Source material

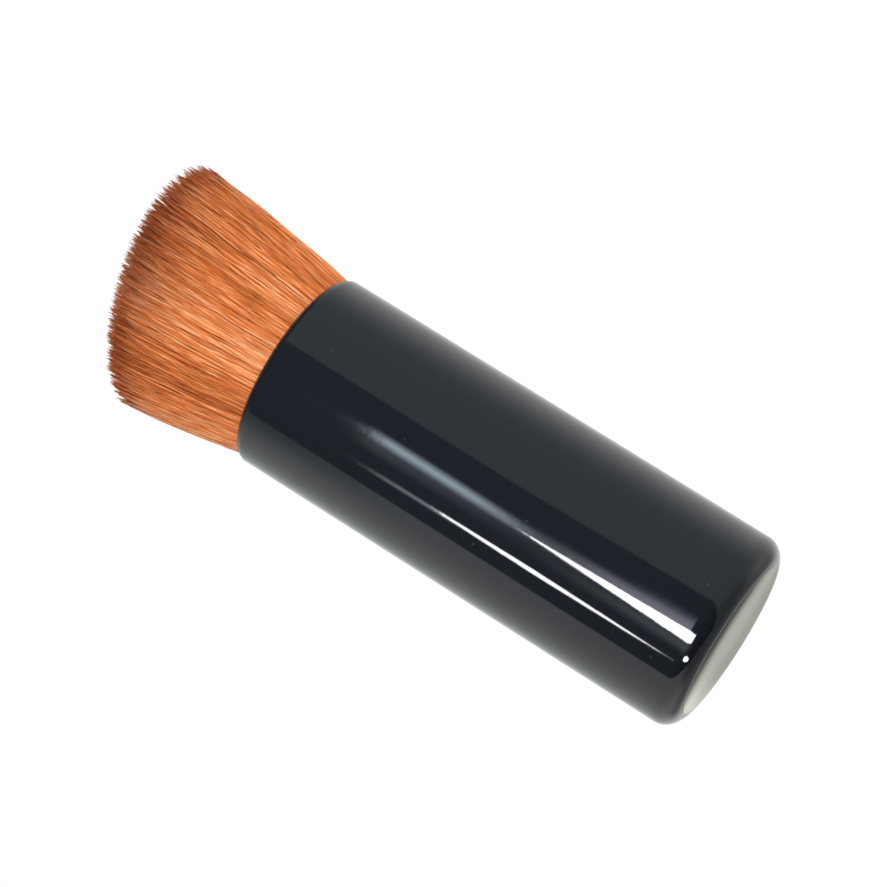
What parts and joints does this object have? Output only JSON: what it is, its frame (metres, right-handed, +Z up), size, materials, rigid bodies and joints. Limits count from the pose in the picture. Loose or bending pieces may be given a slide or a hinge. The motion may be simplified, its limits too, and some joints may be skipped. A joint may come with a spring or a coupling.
{
  "type": "foundation brush",
  "caption": "Short foundation brush: glossy black cylindrical handle with a rounded base and a dense copper-brown tuft cut to a slanted flat top.",
  "frame": {"origin": "centre of the flat base face that the brush stands on", "axes": "+Z up the handle's axis towards the hair, +X towards the long side of the slanted tuft"},
  "size_m": [0.0266, 0.0269, 0.0775],
  "materials": {
    "handle": "mirror gloss black resin",
    "adhesive": "set epoxy",
    "cup": "plain drawn",
    "resin": "set root resin",
    "thread": "waxed cotton",
    "bristles": "satin synthetic filament"
  },
  "bodies": {
    "root": {"handle_body": "handle", "setting_adhesive": "adhesive", "ferrule_cup": "cup", "root_resin": "resin", "binding_thread": "thread", "bristle_tuft": "bristles"}
  },
  "joints": []
}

Requirements
Return all the data exactly as given.

Exercise result
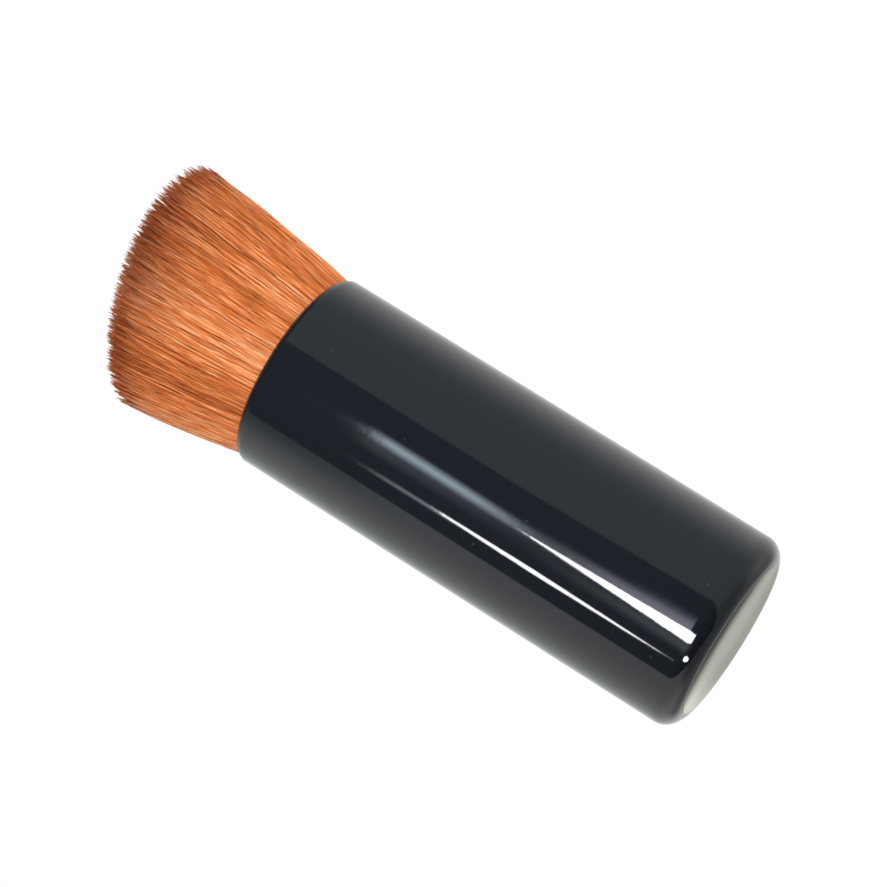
What parts and joints does this object have? Output only JSON: what it is, its frame (metres, right-handed, +Z up), size, materials, rigid bodies and joints. Limits count from the pose in the picture. Loose or bending pieces may be given a slide or a hinge. The motion may be simplified, its limits too, and some joints may be skipped. A joint may come with a spring or a coupling.
{
  "type": "foundation brush",
  "caption": "Short foundation brush: glossy black cylindrical handle with a rounded base and a dense copper-brown tuft cut to a slanted flat top.",
  "frame": {"origin": "centre of the flat base face that the brush stands on", "axes": "+Z up the handle's axis towards the hair, +X towards the long side of the slanted tuft"},
  "size_m": [0.0266, 0.0269, 0.0775],
  "materials": {
    "handle": "mirror gloss black resin",
    "adhesive": "set epoxy",
    "cup": "plain drawn",
    "resin": "set root resin",
    "thread": "waxed cotton",
    "bristles": "satin synthetic filament"
  },
  "bodies": {
    "root": {"handle_body": "handle", "setting_adhesive": "adhesive", "ferrule_cup": "cup", "root_resin": "resin", "binding_thread": "thread", "bristle_tuft": "bristles"}
  },
  "joints": []
}